Login in the AWS console and use the following link to setup Repstance Instance https://aws.amazon.com/marketplace/pp/prodview-yze2n2e5znnd6. Ensure that network rules are configured to allow traffic from this instance to both Oracle and Snowflake databases.
Once the Repstance Instance is available, use SSH protocol to connect to the Repstance Server and invoke the repcli command line tool.
Run the following repcli command to prepare Oracle database for the replication. The “createdirs=1” option is required to use the “Direct Log Mining” capturing method:

prepare database=source dbtype=oracle connectiontype=ezconnect server=db_host port=1521 servicename=ora_service user=ora_user password=ora_password createlogdirs=1

Prepare the Snowflake database by running the following repcli command:

prepare database=target dbtype=snowflake account=db_account region=eu-west-2.aws warehouse=wh_name user=sf_user password=sf_password dbname=sf_database

Run the following repcli command to create “ora2sf” Capture Process:

prepare process=capture id=1 dbtype=oracle connectiontype=ezconnect server=db_host port=1521 servicename= ora_service user= ora_user password= ora_password name=ora2sf directlogmode=1 dmlinclude=hr.% ddlinclude=hr.% loadinclude=hr.%:C map=1,rule=(hr.%.%:ora_hr.%.%) autostart=1

The “directlogmode=1” parameter specifies that “Direct Log Mode” capturing method to be used.

The “dmlinclude=hr.%” and “ddlinclude=hr.%” parameters enable DML and DDL replication for all tables in the HR schema.

The “loadinclude=hr.%:C” parameter is used to load data from Oracle to Snowflake and indicates that all tables in the HR schema to be migrated, while “C” option instructs the Apply Process to create these tables in Snowflake before the loading.

The “map=1,rule=(HR.%:ORA_HR.%)” clause specifies the Transformation Rule to rename schema HR to ORA_HR.

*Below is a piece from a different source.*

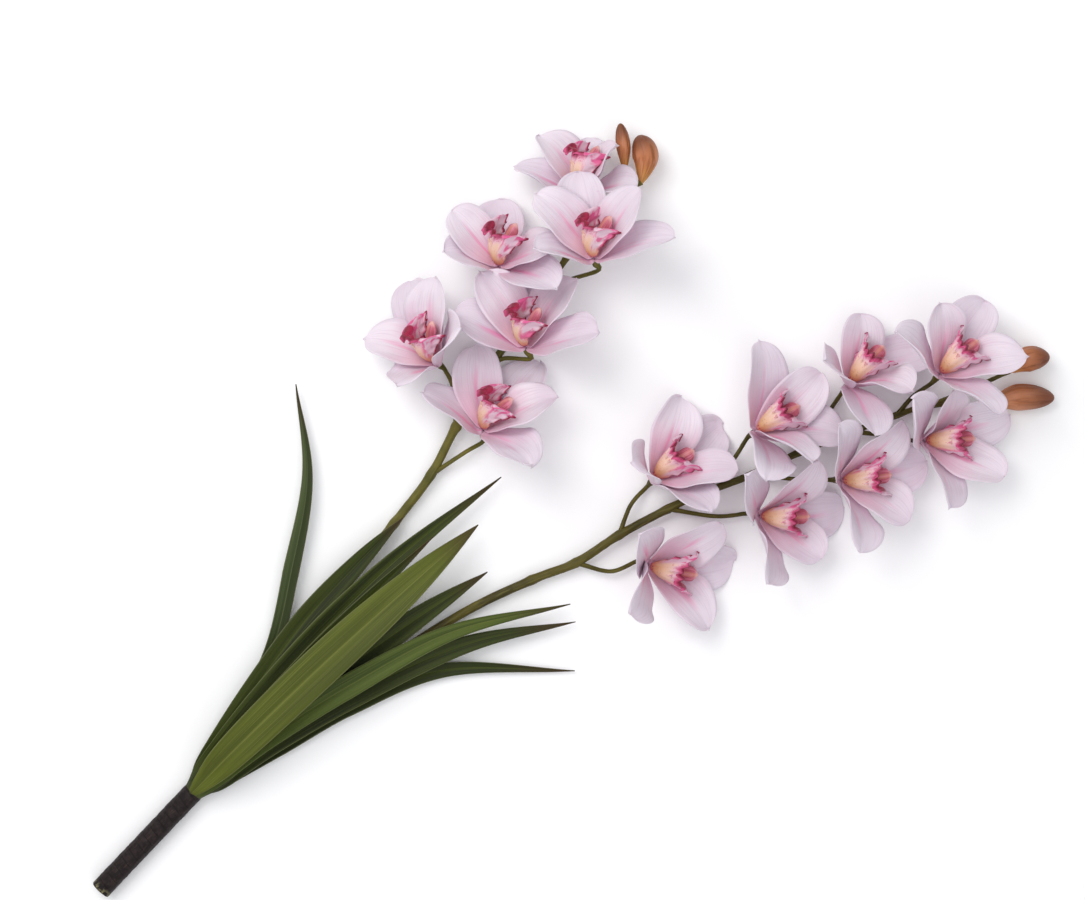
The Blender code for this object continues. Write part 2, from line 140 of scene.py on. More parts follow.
# foot angle round the stem, widest half width, fold, and the middle line
LEAVES = {
    "leaf_1": (140, 6.0, 0.5, ((209, 27, 5), (271, 61, 9), (329, 100, 10), (372, 153, 8))),
    "leaf_2": (105, 9.0, 0.3, ((180, 19, 14), (250, 27, 15), (310, 28, 13), (355, 27, 16))),
    "leaf_3": (70, 10.0, 0.3, ((180, 11, 20), (260, 12, 21), (340, 8, 19), (427, -5, 10))),
    "leaf_4": (35, 7.0, 0.4, ((170, 5, 25), (240, 5, 29), (300, 4, 28), (361, 1, 24))),
    "leaf_5": (0, 15.0, 0.15, ((150, -1, 30), (240, -5, 39), (320, -11, 35), (390, -17, 22))),
    "leaf_6": (-70, 10.5, 0.3, ((170, -9, 15), (240, -18, 17), (310, -32, 17), (369, -46, 12))),
    "leaf_7": (-35, 9.0, 0.2, ((170, -13, 21), (240, -30, 25), (320, -58, 20), (394, -107, 12))),
    "leaf_8": (-105, 10.0, 0.2, ((170, -18, 11), (240, -38, 11), (320, -72, 12), (387, -119, 8))),
    "leaf_9": (-140, 8.5, 0.3, ((170, -23, 4), (229, -40, 4), (295, -74, 4), (360, -144, 3))),
}


# ---------------------------------------------------------------- shapes

def place(p):
    """A table's point, in metres from the frame's origin."""
    return Vector(((p[0] - ORIGIN[0]) * MM, (p[1] - ORIGIN[1]) * MM, p[2] * MM))


def smooth(x, low=0.0, high=1.0):
    """0 below low, 1 above high, and a soft step between them."""
    x = min(1.0, max(0.0, (x - low) / (high - low)))
    return x * x * (3.0 - 2.0 * x)


def curve_through(points, t):
    """A Catmull-Rom curve through the points, for t from 0 to 1."""
    pts = [Vector(p) for p in points]
    pts = [2 * pts[0] - pts[1]] + pts + [2 * pts[-1] - pts[-2]]
    spans = len(pts) - 3
    i = min(int(t * spans), spans - 1)
    f = t * spans - i
    a, b, c, d = pts[i:i + 4]
    return 0.5 * (2 * b + (c - a) * f + (2 * a - 5 * b + 4 * c - d) * f**2
                  + (3 * b - a - 3 * c + d) * f**3)


class Shape:
    """Grids of points that become one mesh, with a UV map and a tint for each grid."""

    def __init__(self):
        self.verts, self.faces, self.uvs, self.tints = [], [], [], []

    def grid(self, rows, uvs, tint=0.0, loop=False, caps=False):
        start, wide = len(self.verts), len(rows[0])
        for row, uv_row in zip(rows, uvs):
            self.verts += [tuple(p) for p in row]
            self.uvs += uv_row
            self.tints += [tint] * wide
        for i in range(len(rows) - 1):
            for j in range(wide if loop else wide - 1):
                k = (j + 1) % wide
                a, b = start + i * wide, start + (i + 1) * wide
                self.faces.append((a + j, a + k, b + k, b + j))
        if caps:
            self.faces.append(tuple(start + j for j in reversed(range(wide))))
            self.faces.append(tuple(start + (len(rows) - 1) * wide + j for j in range(wide)))

    def tube(self, points, radii, sides=14, tint=0.0, rough=0.0, v_scale=0.01):
        """A tube with closed ends, through points and radii in metres."""
        rows, uvs, length = [], [], 0.0
        for i, here in enumerate(points):
            ahead = points[min(i + 1, len(points) - 1)] - points[max(i - 1, 0)]
            length += (here - points[max(i - 1, 0)]).length
            heading = ahead.normalized()
            side = heading.cross(Vector((0, 0, 1))).normalized()
            up = side.cross(heading)
            row, uv_row = [], []
            for k in range(sides):
                a = math.tau * k / sides
                bump = 1.0 + rough * noise.noise(Vector((math.cos(a), math.sin(a), length * 260)))
                row.append(here + (side * math.cos(a) - up * math.sin(a)) * radii[i] * bump)
                uv_row.append((k / sides, length / v_scale))
            rows.append(row)
            uvs.append(uv_row)
        self.grid(rows, uvs, tint, loop=True, caps=True)

    def rest_on_floor(self, height):
        """Points near the surface or below it bend along it instead."""
        soft = 1.5 * MM

        def lifted(z):
            return z if z > height + soft else height + soft * math.exp((z - height) / soft - 1.0)

        self.verts = [(x, y, lifted(z)) for x, y, z in self.verts]

    def build(self, name, mat, slot, nodes, thickness=0.0, matrix=None):
        mesh = bpy.data.meshes.new(name)
        if matrix is not None:
            self.verts = [tuple(matrix @ Vector(v)) for v in self.verts]
        self.rest_on_floor(0.5 * thickness + 0.0001)
        mesh.from_pydata(self.verts, [], self.faces)
        layer = mesh.uv_layers.new(name="along")
        for loop in mesh.loops:
            layer.data[loop.index].uv = self.uvs[loop.vertex_index]
        tint = mesh.attributes.new("tint", "FLOAT", "POINT")
        for i, value in enumerate(self.tints):
            tint.data[i].value = value
        mesh.polygons.foreach_set("use_smooth", [True] * len(mesh.polygons))
        mesh.materials.append(mat)
        mesh.update()
        obj = bpy.data.objects.new(name, mesh)
        bpy.context.scene.collection.objects.link(obj)
        if thickness:
            mod = obj.modifiers.new("thickness", "SOLIDIFY")
            mod.thickness, mod.offset = thickness, 0.0
        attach(obj, "root")
        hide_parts(*nodes)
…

The “autostart=1” parameter determines that the Capture Process must be started after service restart.

Run the repcli command to create the Apply Process that will replicate data provided by the “ora2sf” Capture Process into the Snowflake database:

prepare process=apply id=1 dbtype=snowflake account=db_account region=eu-west-2.aws warehouse=wh_name user=sf_user password=sf_password dbname=sf_database capturename=ora2df ddlprocessing=map autostart=1

The “ddlprocessing” is set to “map” in order to construct DDL statement using Snowflake’s syntax and to rename the HR schema to ORA_HR following the “schema renaming” Transformation Rule.

Execute “run” command in repcli to start both Apply and Capture Processes.

After this step the configuration is completed. You can use repcli “status” and “report” commands to get detailed information about replication Processes, including statistics on the number and types of the operations, number of transactions, capture and apply speeds, replication lag, etc.

You can follow similar steps to setup replication for most "migrate oracle cdc snowflake" cases. Some configurations like Oracle Exadata to Snowflake replication may require ASM connection to be additionally specified.

Conclusion

In this paper we described various configuration options for Oracle data integrator Snowflake and demonstrated how easy it is to setup full data migration and ongoing replication with Repstance.